Ahí está la grandeza; ése es el camino. Yo espero, sin embargo, que
alguna vez aparecerá o haremos que aparezca un cerebro más logrado que
el de esta especie que somos (y que fue Jesús), esta especie que sigue
funcionando todavía en buena parte según los mecanismos “primitivos” del
cerebro reptil, y que sigue sintiendo todavía los miedos, las rabias y
las tristezas propias del viejo cerebro mamífero. Espero que algún día
pueblen nuestro querido planeta unos seres más libres de miedos, que se
sientan más indemnes y salvados, que sean más felices cuidándose unos a
otros más que nosotros. Jesús también lo esperaba –en primer lugar para
sí–, aunque él lo llamaba “reino de Dios” y aunque él no entendía el
mundo según un paradigma evolutivo como lo entendemos nosotros.
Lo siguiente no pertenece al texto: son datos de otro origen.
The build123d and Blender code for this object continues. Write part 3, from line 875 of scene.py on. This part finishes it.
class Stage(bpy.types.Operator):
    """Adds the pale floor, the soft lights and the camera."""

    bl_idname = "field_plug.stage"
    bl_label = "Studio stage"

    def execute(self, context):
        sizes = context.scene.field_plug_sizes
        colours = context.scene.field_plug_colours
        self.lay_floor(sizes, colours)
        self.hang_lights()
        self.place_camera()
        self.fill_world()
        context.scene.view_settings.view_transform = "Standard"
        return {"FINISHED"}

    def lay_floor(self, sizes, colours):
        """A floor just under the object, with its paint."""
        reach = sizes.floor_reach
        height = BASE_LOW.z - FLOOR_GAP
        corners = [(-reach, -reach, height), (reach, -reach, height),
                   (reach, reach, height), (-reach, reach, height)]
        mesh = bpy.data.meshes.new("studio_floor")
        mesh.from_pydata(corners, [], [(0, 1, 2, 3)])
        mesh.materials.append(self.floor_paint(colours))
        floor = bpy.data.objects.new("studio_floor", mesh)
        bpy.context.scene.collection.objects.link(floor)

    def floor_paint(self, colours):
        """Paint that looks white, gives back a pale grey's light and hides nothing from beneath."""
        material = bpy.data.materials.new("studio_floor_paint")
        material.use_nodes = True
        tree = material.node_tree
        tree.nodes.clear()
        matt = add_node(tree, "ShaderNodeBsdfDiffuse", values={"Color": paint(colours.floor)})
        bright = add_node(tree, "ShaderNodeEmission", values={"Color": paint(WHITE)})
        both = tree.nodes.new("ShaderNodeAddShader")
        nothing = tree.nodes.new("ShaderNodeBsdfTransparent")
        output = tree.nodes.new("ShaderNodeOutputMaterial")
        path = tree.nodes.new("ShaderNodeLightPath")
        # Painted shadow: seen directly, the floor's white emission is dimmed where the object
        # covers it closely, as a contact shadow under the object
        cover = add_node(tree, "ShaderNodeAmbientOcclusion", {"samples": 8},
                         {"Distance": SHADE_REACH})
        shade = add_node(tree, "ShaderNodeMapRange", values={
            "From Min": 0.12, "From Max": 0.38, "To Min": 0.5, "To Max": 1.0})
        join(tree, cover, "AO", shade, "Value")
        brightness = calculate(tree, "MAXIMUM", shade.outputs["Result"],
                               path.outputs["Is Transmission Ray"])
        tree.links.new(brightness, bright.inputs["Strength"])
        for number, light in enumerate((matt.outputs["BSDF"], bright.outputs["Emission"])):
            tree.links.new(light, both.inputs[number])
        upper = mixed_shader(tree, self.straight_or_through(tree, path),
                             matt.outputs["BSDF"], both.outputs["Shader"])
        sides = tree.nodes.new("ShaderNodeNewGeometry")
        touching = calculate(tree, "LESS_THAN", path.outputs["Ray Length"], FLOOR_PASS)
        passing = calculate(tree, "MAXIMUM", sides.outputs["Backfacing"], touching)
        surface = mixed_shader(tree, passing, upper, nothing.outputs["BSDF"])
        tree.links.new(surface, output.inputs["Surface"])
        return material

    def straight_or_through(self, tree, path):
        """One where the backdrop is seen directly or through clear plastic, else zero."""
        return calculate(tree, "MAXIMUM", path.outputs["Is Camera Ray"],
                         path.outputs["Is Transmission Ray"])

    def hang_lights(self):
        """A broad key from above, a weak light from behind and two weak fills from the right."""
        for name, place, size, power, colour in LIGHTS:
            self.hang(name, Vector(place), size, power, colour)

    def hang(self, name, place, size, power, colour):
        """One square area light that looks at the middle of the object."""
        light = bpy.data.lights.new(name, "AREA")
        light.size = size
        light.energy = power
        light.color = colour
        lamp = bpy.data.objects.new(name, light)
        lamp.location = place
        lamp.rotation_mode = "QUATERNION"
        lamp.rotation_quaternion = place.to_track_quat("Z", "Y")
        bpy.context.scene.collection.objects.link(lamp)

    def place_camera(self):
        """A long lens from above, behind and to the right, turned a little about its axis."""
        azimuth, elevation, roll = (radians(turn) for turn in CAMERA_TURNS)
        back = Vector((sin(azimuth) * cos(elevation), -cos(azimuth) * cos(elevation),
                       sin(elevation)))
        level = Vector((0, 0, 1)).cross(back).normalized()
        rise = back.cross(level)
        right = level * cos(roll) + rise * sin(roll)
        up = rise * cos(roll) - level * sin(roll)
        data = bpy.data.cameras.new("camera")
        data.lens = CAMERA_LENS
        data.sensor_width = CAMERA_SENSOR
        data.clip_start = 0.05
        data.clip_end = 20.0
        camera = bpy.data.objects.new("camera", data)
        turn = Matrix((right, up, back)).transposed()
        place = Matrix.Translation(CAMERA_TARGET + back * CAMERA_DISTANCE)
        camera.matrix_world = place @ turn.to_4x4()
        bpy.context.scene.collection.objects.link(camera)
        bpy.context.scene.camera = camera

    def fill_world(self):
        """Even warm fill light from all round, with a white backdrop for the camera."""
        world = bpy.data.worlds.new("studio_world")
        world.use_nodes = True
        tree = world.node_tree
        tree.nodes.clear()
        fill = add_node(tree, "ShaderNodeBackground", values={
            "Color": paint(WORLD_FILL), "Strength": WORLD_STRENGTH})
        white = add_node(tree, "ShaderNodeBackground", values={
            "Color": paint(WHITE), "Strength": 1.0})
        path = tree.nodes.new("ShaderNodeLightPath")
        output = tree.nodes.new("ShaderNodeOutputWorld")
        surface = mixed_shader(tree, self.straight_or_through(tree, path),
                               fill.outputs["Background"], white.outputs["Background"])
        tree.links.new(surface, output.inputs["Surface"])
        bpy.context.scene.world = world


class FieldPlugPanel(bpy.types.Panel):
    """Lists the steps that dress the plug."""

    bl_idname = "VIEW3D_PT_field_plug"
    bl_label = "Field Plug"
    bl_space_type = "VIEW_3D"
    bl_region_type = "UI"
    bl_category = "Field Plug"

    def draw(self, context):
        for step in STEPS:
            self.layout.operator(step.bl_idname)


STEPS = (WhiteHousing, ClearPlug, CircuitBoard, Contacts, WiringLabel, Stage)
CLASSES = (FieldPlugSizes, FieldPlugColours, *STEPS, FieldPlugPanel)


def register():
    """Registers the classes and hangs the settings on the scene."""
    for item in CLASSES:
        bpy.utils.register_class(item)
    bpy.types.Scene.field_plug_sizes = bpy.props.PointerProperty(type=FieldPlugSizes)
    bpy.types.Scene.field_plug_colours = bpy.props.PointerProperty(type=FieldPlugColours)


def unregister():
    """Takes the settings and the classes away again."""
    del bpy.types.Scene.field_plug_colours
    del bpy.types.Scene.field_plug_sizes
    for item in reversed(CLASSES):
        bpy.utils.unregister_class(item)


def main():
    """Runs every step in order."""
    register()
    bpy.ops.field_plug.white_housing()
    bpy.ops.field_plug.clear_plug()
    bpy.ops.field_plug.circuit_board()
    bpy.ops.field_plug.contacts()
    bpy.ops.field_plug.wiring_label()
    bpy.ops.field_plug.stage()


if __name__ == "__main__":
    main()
Si pensamos la realidad en un paradigma evolutivo, es lógico pensar
la propia espiritualidad –la nuestra y la de Jesús– en ese mismo
paradigma. La realización espiritual es una dimensión más compleja y
profunda que la salud física o que incluso el equilibrio psicológico. Es
la paz y la armonía con el Sí mismo, con el Mundo, con el Otro y con el
Todo. Y esa espiritualidad, como todo cuanto es, depende de todo,
emerge de todo. Depende y emerge también, y no en pequeña medida, de los
genes y de las neuronas. Por eso digo: ya quisiera yo llegar a la paz y
la armonía a las que llegó Jesús, incluso en Getsemaní, incluso en la
cruz, pero no tengo por qué pensar que en su ser individual e histórico
llegase a la realización plena de la paz, del descanso, del shalom, de
la espiritualidad, aunque sí creo –y me parece razonable o al menos no
me parece irracional “creer”– que en su muerte llegó a la Vida plena o a
Dios. Espero que alguna vez haya seres en esta Tierra que puedan
alcanzar una armonía mayor de la vida particular con la Vida universal,
sin tanto esfuerzo ni tanto Getsemaní. También Jesús lo esperó, en
primer lugar para sí, aunque quizás alguna vez también desesperó.
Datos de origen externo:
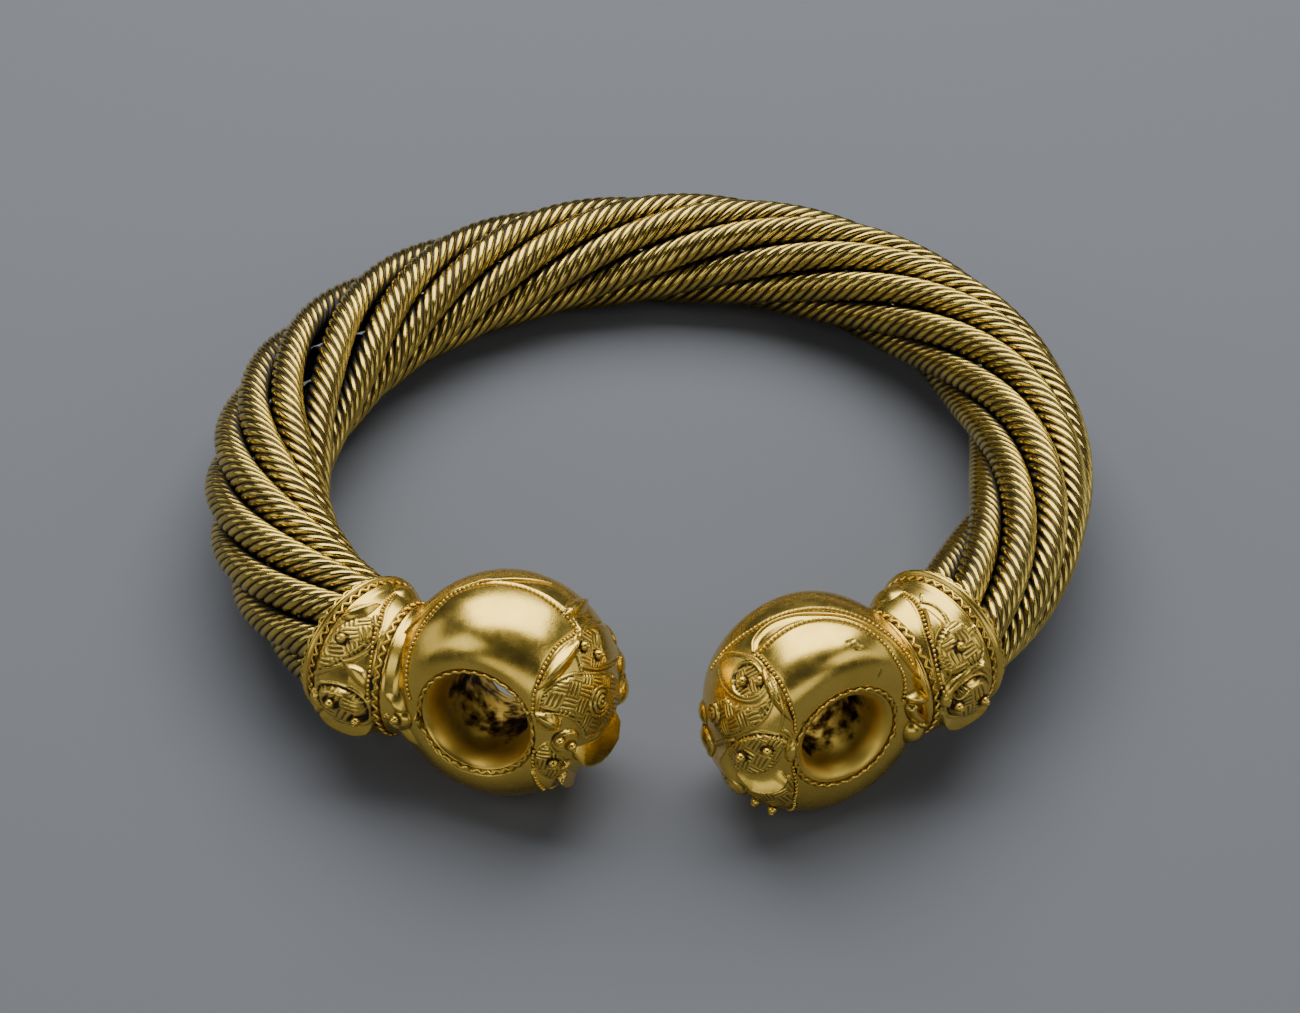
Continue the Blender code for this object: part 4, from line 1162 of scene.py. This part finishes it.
def light_scene():
    """Soft boxes over and round the torc, and a dim bluish room."""
    world = bpy.data.worlds.new("studio")
    bpy.context.scene.world = world
    world.use_nodes = True
    world.node_tree.nodes["Background"].inputs["Color"].default_value = linear("#AEB8D2")
    world.node_tree.nodes["Background"].inputs["Strength"].default_value = 0.09
    for name, place, size, power in SOFT_BOXES:
        light = bpy.data.lights.new(name, "AREA")
        light.shape = "RECTANGLE"
        light.size, light.size_y = size
        light.energy = power
        holder = bpy.data.objects.new(name, light)
        holder.location = place
        holder.rotation_euler = (-Vector(place)).to_track_quat("-Z", "Y").to_euler()
        bpy.context.collection.objects.link(holder)


def place_camera():
    """A camera in front of the torc and above it, worked out in the hoop's frame and laid down with it."""
    lift, roll = math.radians(CAMERA_HEIGHT_DEG), math.radians(CAMERA_ROLL_DEG)
    back = Vector((0, -math.cos(lift), math.sin(lift)))
    right = Vector((1, 0, 0))
    up = back.cross(right)
    right, up = (math.cos(roll) * right + math.sin(roll) * up, math.cos(roll) * up - math.sin(roll) * right)
    place = CAMERA_ASIDE * right + CAMERA_BELOW * up + CAMERA_DISTANCE * back
    pose = Matrix((right, up, back)).transposed().to_4x4()
    pose.translation = place
    pose = STANCE @ pose
    pose.translation *= MM
    lens = bpy.data.cameras.new("camera")
    lens.sensor_width, lens.lens = 36.0, LENS_MM
    lens.clip_start = 0.01
    camera = bpy.data.objects.new("camera", lens)
    camera.matrix_world = pose
    bpy.context.collection.objects.link(camera)
    bpy.context.scene.camera = camera


# ---------------------------------------------------------------- the whole torc

lay_floor()
light_scene()
place_camera()

wire_gold, casting_gold = laid_wire_gold(), cast_gold()
rope_tree = laid_rope_tree(wire_gold)
for number in range(1, ROPES + 1):
    rope = make_rope(number, rope_tree)
    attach(rope, "root")
    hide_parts("rope_%d" % number)

TREES = {"beads": row_of_beads_tree(casting_gold), "wire": soldered_wire_tree(casting_gold),
         "pellets": pellet_tree(casting_gold)}
for spec, relieve_this_ring, relieve_this_collar in ((LEFT, relieve_left_ring, relieve_left_collar),
                                                     (RIGHT, relieve_right_ring, relieve_right_collar)):
    ring, collar = ring_sheet(spec), collar_sheet(spec)
    relieve_this_ring(ring)
    relieve_ring(spec, ring)
    relieve_this_collar(collar)
    relieve_collar(spec, collar)
    pieces = (cast_ring(spec, ring, casting_gold), cast_collar(spec, collar, casting_gold),
              dress_terminal(spec, TREES, ring, collar, casting_gold))
    for piece in pieces:
        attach(piece, "root")
    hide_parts("terminal_" + spec["name"])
Jesús fue un individuo admirable de esta nuestra pobre y maravillosa especie humana,
especie maravillosa pero aún incipiente, en evolución hacia una forma
todavía desconocida. Jesús fue y sigue siendo profeta, sacramento,
símbolo o encarnación de la Compasión liberadora y creadora. Pero en su
vida y en su historia particular, en su experiencia y en su conciencia
individual, no pudo llegar sino hasta donde su constitución biológica
(su ADN y su 1.400 cm3 de cerebro) y toda su cultura le permitieron
llegar.
Por eso lo quiero más, y lo confieso testigo y sacramento, admirable
en su finitud y particularidad, del Espíritu que goza y gime en la
creación entera hasta que Dios sea todo en todas las cosas.